***** Dataset excerpt
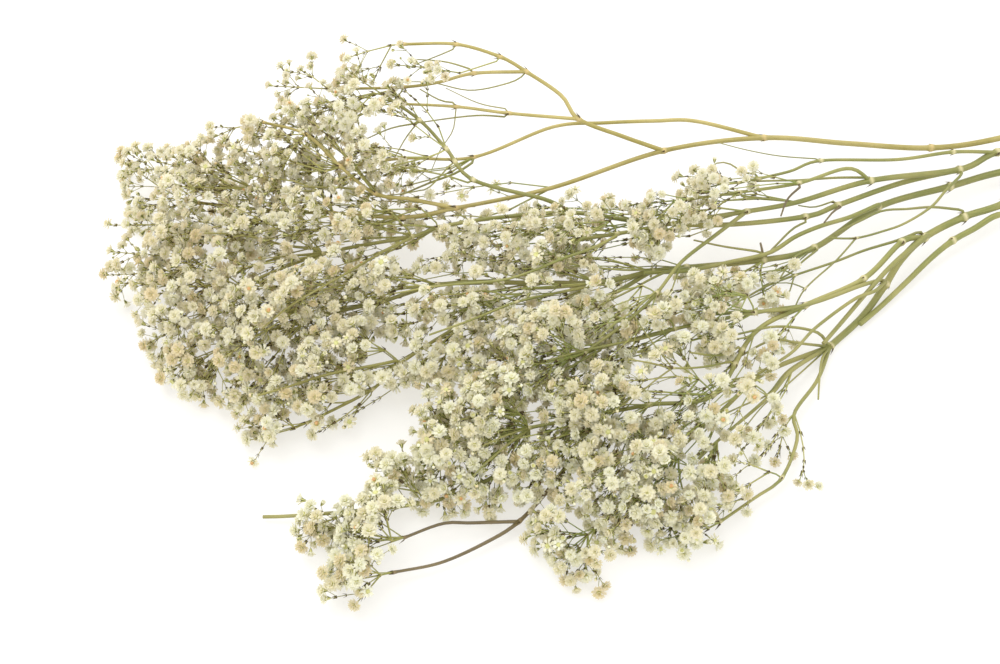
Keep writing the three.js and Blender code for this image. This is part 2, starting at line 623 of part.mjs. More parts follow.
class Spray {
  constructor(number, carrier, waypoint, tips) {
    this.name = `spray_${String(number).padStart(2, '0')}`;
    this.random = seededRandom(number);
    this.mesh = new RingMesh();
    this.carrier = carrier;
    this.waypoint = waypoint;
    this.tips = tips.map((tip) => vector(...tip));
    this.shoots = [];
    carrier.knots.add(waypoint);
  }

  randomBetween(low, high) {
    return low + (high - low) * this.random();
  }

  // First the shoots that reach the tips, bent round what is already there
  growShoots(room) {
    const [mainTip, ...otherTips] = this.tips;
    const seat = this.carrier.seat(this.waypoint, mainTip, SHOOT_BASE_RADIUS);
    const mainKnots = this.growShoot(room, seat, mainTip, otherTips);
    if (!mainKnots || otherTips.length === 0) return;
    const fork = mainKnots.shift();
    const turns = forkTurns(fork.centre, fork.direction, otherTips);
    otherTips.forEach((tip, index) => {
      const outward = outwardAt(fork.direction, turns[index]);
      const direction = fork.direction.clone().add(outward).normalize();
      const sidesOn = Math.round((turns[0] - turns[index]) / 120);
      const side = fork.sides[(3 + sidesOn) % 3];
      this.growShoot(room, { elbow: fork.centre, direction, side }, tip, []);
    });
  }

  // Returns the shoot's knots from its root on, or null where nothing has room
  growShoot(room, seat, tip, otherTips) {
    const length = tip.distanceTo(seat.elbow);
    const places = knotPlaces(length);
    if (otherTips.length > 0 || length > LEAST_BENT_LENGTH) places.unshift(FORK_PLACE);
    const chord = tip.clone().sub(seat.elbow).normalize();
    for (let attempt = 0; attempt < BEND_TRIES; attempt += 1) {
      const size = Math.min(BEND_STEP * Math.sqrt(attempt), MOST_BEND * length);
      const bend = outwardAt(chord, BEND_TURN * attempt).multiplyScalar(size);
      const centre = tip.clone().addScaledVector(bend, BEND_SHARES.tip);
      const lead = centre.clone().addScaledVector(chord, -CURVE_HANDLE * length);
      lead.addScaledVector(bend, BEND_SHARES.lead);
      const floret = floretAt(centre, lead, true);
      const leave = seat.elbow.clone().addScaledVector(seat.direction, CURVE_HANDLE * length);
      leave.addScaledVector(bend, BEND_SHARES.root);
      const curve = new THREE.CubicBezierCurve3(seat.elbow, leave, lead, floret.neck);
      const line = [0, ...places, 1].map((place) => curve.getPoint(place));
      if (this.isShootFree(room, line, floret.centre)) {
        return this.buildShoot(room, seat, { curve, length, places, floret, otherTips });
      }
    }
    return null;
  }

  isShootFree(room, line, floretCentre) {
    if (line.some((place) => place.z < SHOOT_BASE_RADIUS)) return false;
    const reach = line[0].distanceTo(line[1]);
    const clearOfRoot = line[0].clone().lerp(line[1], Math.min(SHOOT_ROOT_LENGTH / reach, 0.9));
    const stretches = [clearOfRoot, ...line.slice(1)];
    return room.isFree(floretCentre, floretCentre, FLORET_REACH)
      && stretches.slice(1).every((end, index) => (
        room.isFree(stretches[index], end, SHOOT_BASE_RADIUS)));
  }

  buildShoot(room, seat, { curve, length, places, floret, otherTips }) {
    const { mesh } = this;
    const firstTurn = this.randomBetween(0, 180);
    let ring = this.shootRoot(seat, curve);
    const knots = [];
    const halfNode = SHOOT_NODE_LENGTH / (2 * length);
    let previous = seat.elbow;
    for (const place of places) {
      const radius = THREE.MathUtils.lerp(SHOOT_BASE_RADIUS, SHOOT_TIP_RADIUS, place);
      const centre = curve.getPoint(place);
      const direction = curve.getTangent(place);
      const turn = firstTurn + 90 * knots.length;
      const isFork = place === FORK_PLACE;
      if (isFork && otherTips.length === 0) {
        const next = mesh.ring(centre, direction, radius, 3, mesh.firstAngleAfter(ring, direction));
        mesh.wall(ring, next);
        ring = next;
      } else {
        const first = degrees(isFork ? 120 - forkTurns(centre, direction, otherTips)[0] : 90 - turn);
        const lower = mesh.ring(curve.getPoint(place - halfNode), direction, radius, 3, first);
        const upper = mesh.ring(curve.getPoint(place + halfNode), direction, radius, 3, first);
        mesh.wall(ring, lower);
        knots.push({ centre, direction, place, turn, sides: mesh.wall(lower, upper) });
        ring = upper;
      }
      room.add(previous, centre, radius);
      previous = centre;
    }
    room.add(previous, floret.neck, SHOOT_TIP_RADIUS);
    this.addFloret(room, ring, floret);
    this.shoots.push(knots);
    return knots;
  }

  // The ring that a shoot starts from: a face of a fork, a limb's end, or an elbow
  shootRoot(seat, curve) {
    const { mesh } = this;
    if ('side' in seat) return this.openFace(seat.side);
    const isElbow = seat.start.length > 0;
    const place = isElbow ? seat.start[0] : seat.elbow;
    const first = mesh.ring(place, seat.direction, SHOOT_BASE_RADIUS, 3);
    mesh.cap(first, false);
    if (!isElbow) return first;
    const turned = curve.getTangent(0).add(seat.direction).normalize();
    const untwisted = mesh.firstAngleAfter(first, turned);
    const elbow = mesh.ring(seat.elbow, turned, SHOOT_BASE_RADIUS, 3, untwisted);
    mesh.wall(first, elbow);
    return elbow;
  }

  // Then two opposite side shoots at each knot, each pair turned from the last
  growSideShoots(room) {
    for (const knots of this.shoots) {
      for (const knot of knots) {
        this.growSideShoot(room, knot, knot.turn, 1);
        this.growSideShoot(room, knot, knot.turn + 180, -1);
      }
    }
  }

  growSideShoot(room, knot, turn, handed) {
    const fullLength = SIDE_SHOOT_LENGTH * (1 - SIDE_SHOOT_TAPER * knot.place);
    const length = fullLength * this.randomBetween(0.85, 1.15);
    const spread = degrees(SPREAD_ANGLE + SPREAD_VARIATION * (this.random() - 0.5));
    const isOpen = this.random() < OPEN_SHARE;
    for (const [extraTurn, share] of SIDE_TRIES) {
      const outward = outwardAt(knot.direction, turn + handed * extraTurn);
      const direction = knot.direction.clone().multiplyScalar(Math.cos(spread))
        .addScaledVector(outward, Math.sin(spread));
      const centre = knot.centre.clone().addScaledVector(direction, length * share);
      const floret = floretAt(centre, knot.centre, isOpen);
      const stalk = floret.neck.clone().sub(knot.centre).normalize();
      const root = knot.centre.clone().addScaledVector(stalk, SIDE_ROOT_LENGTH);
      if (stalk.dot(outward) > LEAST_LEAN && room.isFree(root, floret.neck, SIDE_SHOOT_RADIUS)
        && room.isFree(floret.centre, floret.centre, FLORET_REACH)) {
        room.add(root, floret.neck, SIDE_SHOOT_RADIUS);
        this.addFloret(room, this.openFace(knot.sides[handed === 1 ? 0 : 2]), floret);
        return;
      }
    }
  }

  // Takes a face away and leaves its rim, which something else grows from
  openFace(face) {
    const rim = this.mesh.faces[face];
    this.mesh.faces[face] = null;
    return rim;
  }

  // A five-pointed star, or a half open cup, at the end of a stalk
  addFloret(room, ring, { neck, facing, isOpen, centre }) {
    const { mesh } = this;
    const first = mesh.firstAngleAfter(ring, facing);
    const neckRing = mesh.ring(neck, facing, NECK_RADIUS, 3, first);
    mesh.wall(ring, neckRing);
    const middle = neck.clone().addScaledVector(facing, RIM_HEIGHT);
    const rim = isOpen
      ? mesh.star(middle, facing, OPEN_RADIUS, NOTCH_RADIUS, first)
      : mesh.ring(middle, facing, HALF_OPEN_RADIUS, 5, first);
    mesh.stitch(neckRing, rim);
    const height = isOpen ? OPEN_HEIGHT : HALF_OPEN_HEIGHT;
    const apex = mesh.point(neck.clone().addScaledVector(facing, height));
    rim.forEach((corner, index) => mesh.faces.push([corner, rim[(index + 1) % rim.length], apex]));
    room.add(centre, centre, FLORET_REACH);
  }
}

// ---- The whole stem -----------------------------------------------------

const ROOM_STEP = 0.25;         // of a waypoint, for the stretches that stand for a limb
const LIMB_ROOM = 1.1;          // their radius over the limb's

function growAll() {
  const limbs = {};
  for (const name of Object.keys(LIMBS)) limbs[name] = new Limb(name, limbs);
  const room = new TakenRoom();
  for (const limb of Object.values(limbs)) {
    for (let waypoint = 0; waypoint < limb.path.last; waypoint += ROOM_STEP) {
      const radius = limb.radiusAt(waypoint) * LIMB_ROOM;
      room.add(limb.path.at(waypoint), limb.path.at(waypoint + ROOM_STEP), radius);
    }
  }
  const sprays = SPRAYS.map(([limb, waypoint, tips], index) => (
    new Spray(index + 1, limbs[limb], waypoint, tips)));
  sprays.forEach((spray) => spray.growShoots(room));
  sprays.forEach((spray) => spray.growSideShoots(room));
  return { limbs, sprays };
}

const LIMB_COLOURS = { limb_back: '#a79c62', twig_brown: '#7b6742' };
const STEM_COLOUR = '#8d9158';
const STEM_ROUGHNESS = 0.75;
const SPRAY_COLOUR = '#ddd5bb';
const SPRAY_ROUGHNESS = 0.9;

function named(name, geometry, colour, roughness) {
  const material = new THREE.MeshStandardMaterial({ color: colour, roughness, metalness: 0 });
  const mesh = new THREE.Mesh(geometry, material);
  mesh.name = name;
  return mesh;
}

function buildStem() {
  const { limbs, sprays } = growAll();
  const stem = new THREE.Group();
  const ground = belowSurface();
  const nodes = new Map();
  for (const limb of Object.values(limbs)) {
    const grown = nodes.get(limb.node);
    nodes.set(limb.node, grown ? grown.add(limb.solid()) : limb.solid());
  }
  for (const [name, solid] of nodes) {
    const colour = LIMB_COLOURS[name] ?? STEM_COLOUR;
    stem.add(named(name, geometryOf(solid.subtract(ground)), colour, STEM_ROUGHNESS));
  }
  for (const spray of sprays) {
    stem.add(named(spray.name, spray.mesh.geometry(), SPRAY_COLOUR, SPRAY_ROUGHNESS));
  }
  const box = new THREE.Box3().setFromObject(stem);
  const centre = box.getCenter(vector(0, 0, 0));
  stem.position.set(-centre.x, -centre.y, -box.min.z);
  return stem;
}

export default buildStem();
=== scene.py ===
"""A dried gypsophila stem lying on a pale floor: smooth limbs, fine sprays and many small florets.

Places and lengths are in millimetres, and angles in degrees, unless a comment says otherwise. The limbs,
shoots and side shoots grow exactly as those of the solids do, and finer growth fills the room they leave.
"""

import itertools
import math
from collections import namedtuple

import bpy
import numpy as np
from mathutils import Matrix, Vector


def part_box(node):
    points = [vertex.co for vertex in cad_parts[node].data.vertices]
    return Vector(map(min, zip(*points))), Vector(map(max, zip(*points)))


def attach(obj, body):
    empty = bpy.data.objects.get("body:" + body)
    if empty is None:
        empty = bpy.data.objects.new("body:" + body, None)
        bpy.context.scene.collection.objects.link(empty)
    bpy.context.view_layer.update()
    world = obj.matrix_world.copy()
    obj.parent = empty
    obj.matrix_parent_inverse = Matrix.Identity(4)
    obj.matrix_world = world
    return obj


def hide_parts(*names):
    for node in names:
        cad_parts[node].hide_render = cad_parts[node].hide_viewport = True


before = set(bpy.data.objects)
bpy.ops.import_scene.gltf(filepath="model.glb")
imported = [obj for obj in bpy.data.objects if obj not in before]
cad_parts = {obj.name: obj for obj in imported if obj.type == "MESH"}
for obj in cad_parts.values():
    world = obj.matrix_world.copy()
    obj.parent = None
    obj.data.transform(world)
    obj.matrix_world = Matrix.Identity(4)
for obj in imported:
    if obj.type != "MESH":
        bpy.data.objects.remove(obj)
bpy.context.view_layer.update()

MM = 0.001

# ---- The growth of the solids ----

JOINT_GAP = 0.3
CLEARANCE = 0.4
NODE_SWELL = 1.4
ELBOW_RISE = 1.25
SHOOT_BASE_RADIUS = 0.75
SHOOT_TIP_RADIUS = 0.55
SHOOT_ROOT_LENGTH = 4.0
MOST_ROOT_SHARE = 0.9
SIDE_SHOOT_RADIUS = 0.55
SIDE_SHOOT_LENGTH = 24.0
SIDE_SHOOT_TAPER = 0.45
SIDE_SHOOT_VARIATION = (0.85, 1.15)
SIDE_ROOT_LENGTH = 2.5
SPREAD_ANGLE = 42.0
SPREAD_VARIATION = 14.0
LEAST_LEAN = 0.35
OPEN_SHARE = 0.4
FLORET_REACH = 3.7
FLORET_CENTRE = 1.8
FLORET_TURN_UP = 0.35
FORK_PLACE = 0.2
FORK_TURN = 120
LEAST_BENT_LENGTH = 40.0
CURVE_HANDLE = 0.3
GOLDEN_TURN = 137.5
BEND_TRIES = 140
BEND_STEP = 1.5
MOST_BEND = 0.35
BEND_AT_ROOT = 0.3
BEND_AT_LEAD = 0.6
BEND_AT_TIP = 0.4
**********
Exactly the lines from the line containing "for (const spray" to the line containing "many small florets.", both included, are to be set down; no other line belongs in the answer.

  for (const spray of sprays) {
    stem.add(named(spray.name, spray.mesh.geometry(), SPRAY_COLOUR, SPRAY_ROUGHNESS));
  }
  const box = new THREE.Box3().setFromObject(stem);
  const centre = box.getCenter(vector(0, 0, 0));
  stem.position.set(-centre.x, -centre.y, -box.min.z);
  return stem;
}

export default buildStem();
=== scene.py ===
"""A dried gypsophila stem lying on a pale floor: smooth limbs, fine sprays and many small florets.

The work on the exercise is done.